Just halfway through the second quarter and after a recording-breaking first quarter, crypto funding appears to be decelerating.

Why it matters: Crypto companies have so far bucked the slowdown in the broader venture industry. But cracks are beginning to show.

Driving the news: According to data from Pitchbook, crypto companies have raised roughly $4.8 billion so far in the second quarter.

  • That puts them on track to raise around $8.9 billion for the entire quarter. Last quarter, funding hit $9.7 billion.

Context: There's good reason to expect a sharper slowdown.

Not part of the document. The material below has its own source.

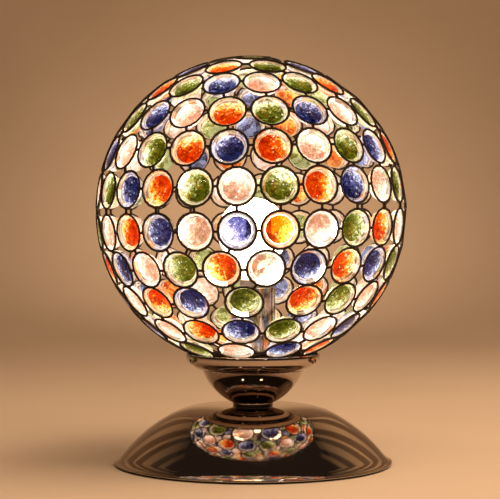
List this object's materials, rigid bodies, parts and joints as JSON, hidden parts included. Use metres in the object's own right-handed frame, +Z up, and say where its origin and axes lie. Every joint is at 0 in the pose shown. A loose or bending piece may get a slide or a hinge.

Global venture dollars have trended downward in the same time frame, with the industry raising roughly 36% ($63.5 billion) of last year's total so far in the second quarter.

  • Meanwhile, several major crypto companies have faced their own struggles, with Coinbase recently slowing down its hiring and seeing its valuation drop to a fraction of what it was at its peak.
  • We also haven't seen the impact of terraUSD's blowup on the industry.

Yes, but: No matter how you look at it, $8.9 billion is still a lot of money for an industry yet to attain widespread mainstream adoption. At that amount, it would be 61 percent higher than the $5.5 billion raised in Q2 2021.

What to watch: Mega fundraising deals, which carried the industry to new records last quarter. The biggest deals by amount raised in the second quarter so far have included Moonpay ($555 million), ConsenSys ($450 million) and Circle ($400 million), per Pitchbook.